* Exercise prompt
Write out the whole listing again, exactly.

* Records supplied
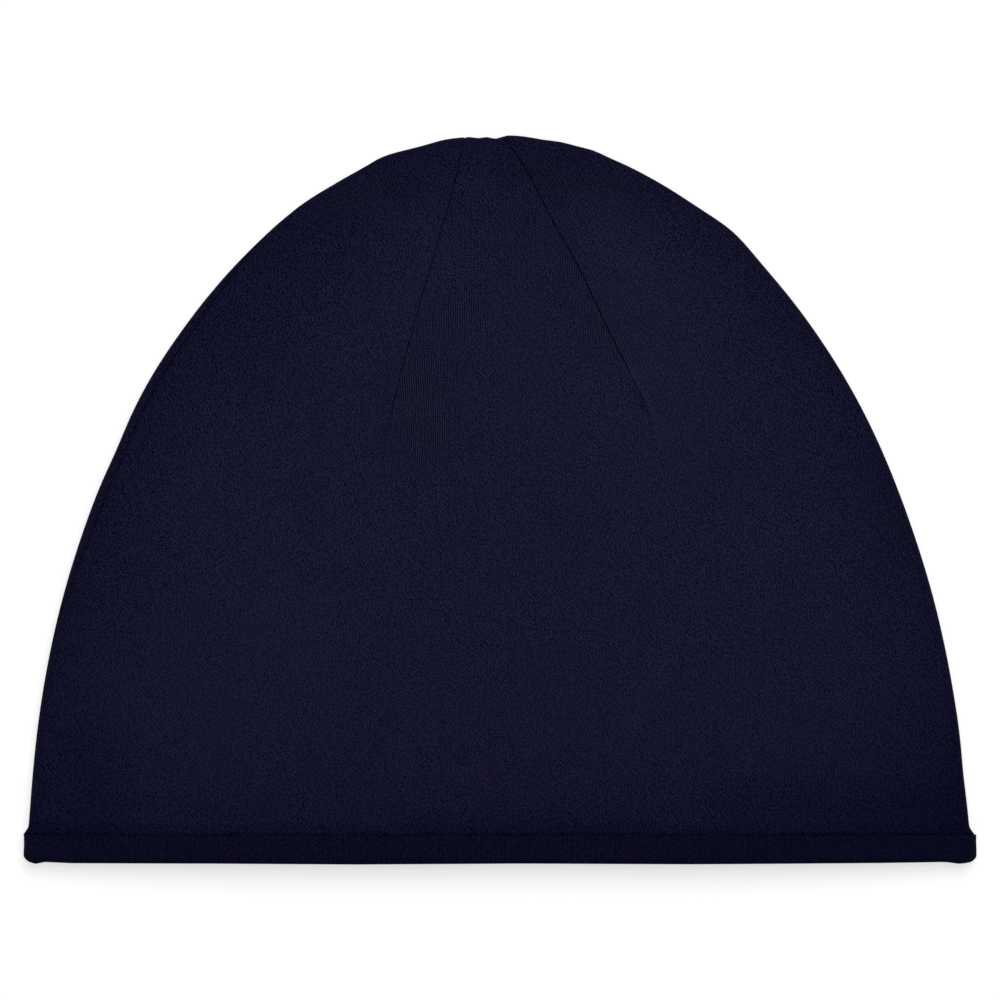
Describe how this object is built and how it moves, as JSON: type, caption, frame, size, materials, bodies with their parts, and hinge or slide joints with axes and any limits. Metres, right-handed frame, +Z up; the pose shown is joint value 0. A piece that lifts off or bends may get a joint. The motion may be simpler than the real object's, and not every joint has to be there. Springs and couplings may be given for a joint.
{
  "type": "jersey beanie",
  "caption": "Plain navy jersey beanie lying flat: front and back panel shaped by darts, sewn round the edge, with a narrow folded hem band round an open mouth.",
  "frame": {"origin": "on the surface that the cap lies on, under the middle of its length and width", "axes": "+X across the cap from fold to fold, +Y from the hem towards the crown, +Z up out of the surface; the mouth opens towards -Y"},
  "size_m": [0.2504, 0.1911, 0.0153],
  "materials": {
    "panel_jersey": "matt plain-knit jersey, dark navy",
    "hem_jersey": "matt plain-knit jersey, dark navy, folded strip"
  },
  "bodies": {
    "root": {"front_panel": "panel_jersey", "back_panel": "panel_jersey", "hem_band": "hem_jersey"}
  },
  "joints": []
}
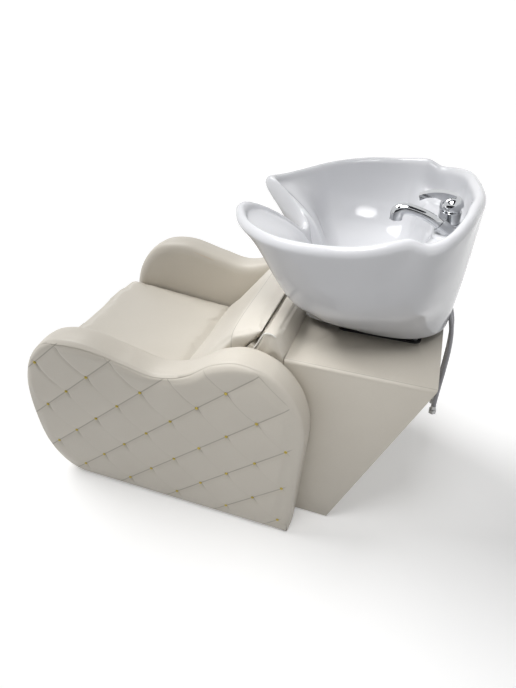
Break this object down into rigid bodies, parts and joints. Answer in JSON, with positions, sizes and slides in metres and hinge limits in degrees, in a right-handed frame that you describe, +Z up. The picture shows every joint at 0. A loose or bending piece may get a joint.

* Correct answer
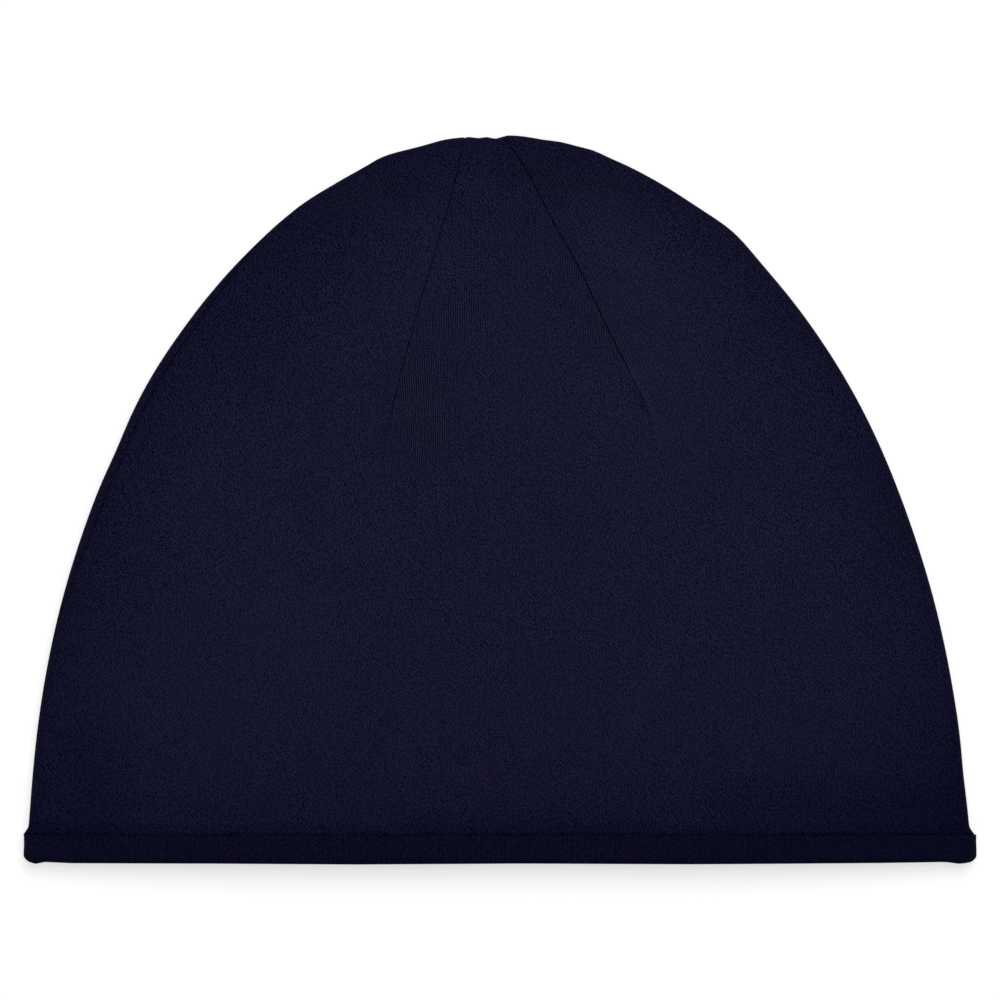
Describe how this object is built and how it moves, as JSON: type, caption, frame, size, materials, bodies with their parts, and hinge or slide joints with axes and any limits. Metres, right-handed frame, +Z up; the pose shown is joint value 0. A piece that lifts off or bends may get a joint. The motion may be simpler than the real object's, and not every joint has to be there. Springs and couplings may be given for a joint.
{
  "type": "jersey beanie",
  "caption": "Plain navy jersey beanie lying flat: front and back panel shaped by darts, sewn round the edge, with a narrow folded hem band round an open mouth.",
  "frame": {"origin": "on the surface that the cap lies on, under the middle of its length and width", "axes": "+X across the cap from fold to fold, +Y from the hem towards the crown, +Z up out of the surface; the mouth opens towards -Y"},
  "size_m": [0.2504, 0.1911, 0.0153],
  "materials": {
    "panel_jersey": "matt plain-knit jersey, dark navy",
    "hem_jersey": "matt plain-knit jersey, dark navy, folded strip"
  },
  "bodies": {
    "root": {"front_panel": "panel_jersey", "back_panel": "panel_jersey", "hem_band": "hem_jersey"}
  },
  "joints": []
}
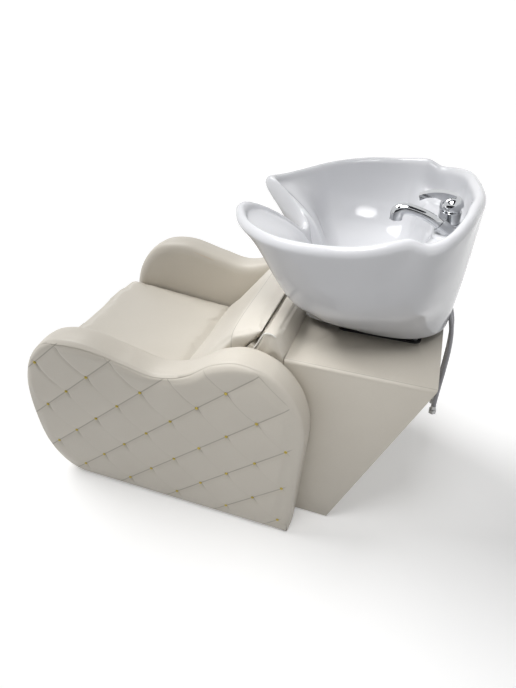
Break this object down into rigid bodies, parts and joints. Answer in JSON, with positions, sizes and slides in metres and hinge limits in degrees, in a right-handed frame that you describe, +Z up. The picture shows every joint at 0. A loose or bending piece may get a joint.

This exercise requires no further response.